1. Start with a Small amount

One of the biggest reasons to start early is that you can start with a small amount. In our early days of our professional, our income will not be that great to save and invest. Also, the truth lies in the fact that how much you save is not really important.

Let’s take an example:

Suppose your age is 20 Yrs and you start investing Rs 1000 per month for till the age of retirement. Considering the age of retirement as 60.

Assuming your money grows at an annual average return of 12% per annum and have 40 years of time in hand. Rs 1000 invested monthly for the next 40 years can fetch you One crore Twenty lacs of the corpus at the time of retirement.

Yes, that’s correct it's One Crore, this is the power of compounding!

Supposedly we start the same at Age 30, what happens to your Investment.

Assuming your money grows at an annual average return of 12 % per annum and now you have 30 years in hand before you retire.
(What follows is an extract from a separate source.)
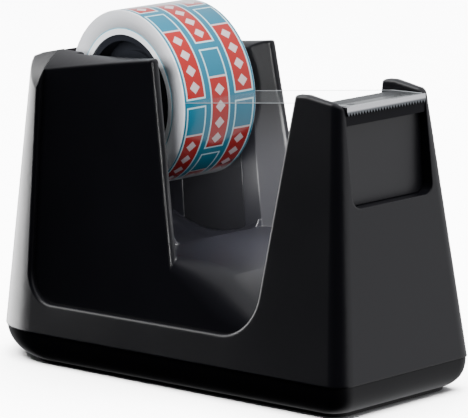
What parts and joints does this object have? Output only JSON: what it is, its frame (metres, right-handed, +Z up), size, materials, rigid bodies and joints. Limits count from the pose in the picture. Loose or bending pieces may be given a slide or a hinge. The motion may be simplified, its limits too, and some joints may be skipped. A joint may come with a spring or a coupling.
{
  "type": "tape dispenser",
  "caption": "Weighted black desk tape dispenser with a small roll of clear tape on a lift-out axle between two towers, and a toothed cutter over a finger recess.",
  "frame": {"origin": "on the resting face, in the middle of the overall length and width", "axes": "+X along the length towards the cutter, +Y to the dispenser's left, +Z up"},
  "size_m": [0.11, 0.0446, 0.0732],
  "materials": {
    "black_shell": "satin",
    "black_base": "fine matt",
    "black_satin": "satin",
    "grip_rubber": "matt, slightly soft",
    "ballast_iron": "as cast",
    "blade_chrome": "bright",
    "screw_steel": "zinc plated",
    "seat_plastic": "smooth",
    "axle_steel": "ground",
    "felt": "pressed felt",
    "clear_tape": "glossy clear film",
    "hub_black": "glossy",
    "core_plastic": "smooth white",
    "label_print": "printed bands in teal, red and white"
  },
  "bodies": {
    "dispenser": {"outer_shell": "black_shell", "roll_cradle": "black_shell", "base_plate": "black_base", "grip_pad": "grip_rubber", "ballast_rear": "ballast_iron", "ballast_front": "ballast_iron", "ballast_plate": "ballast_iron", "cutter_blade": "blade_chrome", "landing_bar": "black_satin", "finger_panel": "black_satin", "blade_pins": "black_satin", "cradle_screws": "screw_steel", "base_screws": "screw_steel", "axle_seat_left": "seat_plastic", "axle_seat_right": "seat_plastic"},
    "axle": {"axle_pin": "axle_steel", "brake_washer_left": "felt", "brake_washer_right": "felt", "tape_tail": "clear_tape"},
    "roll": {"hub_left": "hub_black", "hub_right": "hub_black", "tape_core": "core_plastic", "core_label": "label_print", "tape_winding": "clear_tape"}
  },
  "joints": [
    {"name": "axle_lift", "type": "slide", "parent": "dispenser", "child": "axle", "axis": [0, 0, 1], "range_m": [0, 0.03]},
    {"name": "roll_spin", "type": "hinge", "parent": "axle", "child": "roll", "pos_m": [-0.0134, 0, 0.0552], "axis": [0, 1, 0], "continuous": true}
  ]
}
Rs 1000 invested monthly for the next 30 years will fetch corpus of 35 lacs.

“Compound Interest is the Eight Wonder of the World,

He who understands it, Earns it,

He who Doesn’t, Pays it” - Albert Einstein

2. Power of compounding works for you

The other reason for you to start Investing Early is the Magic of Compounding. In order to understand this, we need to define compounding. Textbooks and Wikipedia, define the term ‘Compound Interest’ as follows – ‘Compound interest’ arises when interest is added to the principal, so that, from that moment on, the interest that has been added also earns interest. This addition of interest to the principal is called compounding. Although we use the word ‘interest’, the process of compounding applies equally to all forms of returns, not just those that are called interest.

Let’s take an example :


It is very evident in the above example if Rs 100,000 invested for 5, 10, 15, 20,25 and 30 years will give you Rs 1.7 lacs in 5 years and Rs 17.45 lakhs in 30 years. The compounding effect is clearly visible as the extra amount is exceedingly high over a period of 30 years. The gain in the first 5 years is Rs 0.68 lacs and in next 5 years it is Rs 0.98 lacs and the next 5 years it is Rs 1.58 lacs and so on.

This also means that someone who invests for 30 years will earns 17 times the principal amount compared to someone who will invest for 20 years will earn 7 times the principal. The difference is humongous.

Compounding means that the returns on investments themselves become part of the investments and start generating returns. The arithmetic of compounding means that investments start generating disproportionately higher amounts after some years. This makes long-term investing especially rewarding.

3. Higher Risk, High Gain

Age plays an important role in investing. Lesser the age higher the risk-taking capacity. When you are young, a stock market correction should always tempt you to invest and take higher risk by investing in the down market. If you can handle and manage a few business cycles you will see your portfolio grow when the market recovers. Hence the risk-reward relationship will compensate you.

4. Early Retirement

One of the biggest reasons why you should start investing early is to be able to retire early so that you don’t have to go to the office you hate and do the same routine job that you never liked. So how does starting to invest early in your life help you in early retirement? Well, the answer lies in the power of compounding putting some effort and disciplined investing.

It is similar to going to work an hour earlier so that you can head back home an hour earlier than usual

5. Financial Security and Independence

The final and biggest of starting Investing early is Financial Independence. As you know life is uncertain and there is no guarantee that it will keep going forward the way we want it.

Once we are financially independent you can pursue a life of your dream without any worry of paying your monthly bills, household expenses, loan payments and most of all job security.

In today’s Tech Savvy world with so much of information available you should not miss the chance of starting your first savings. If you are a young adult you should start saving as early as possible many savings avenue are available and make yourself Financially Independent.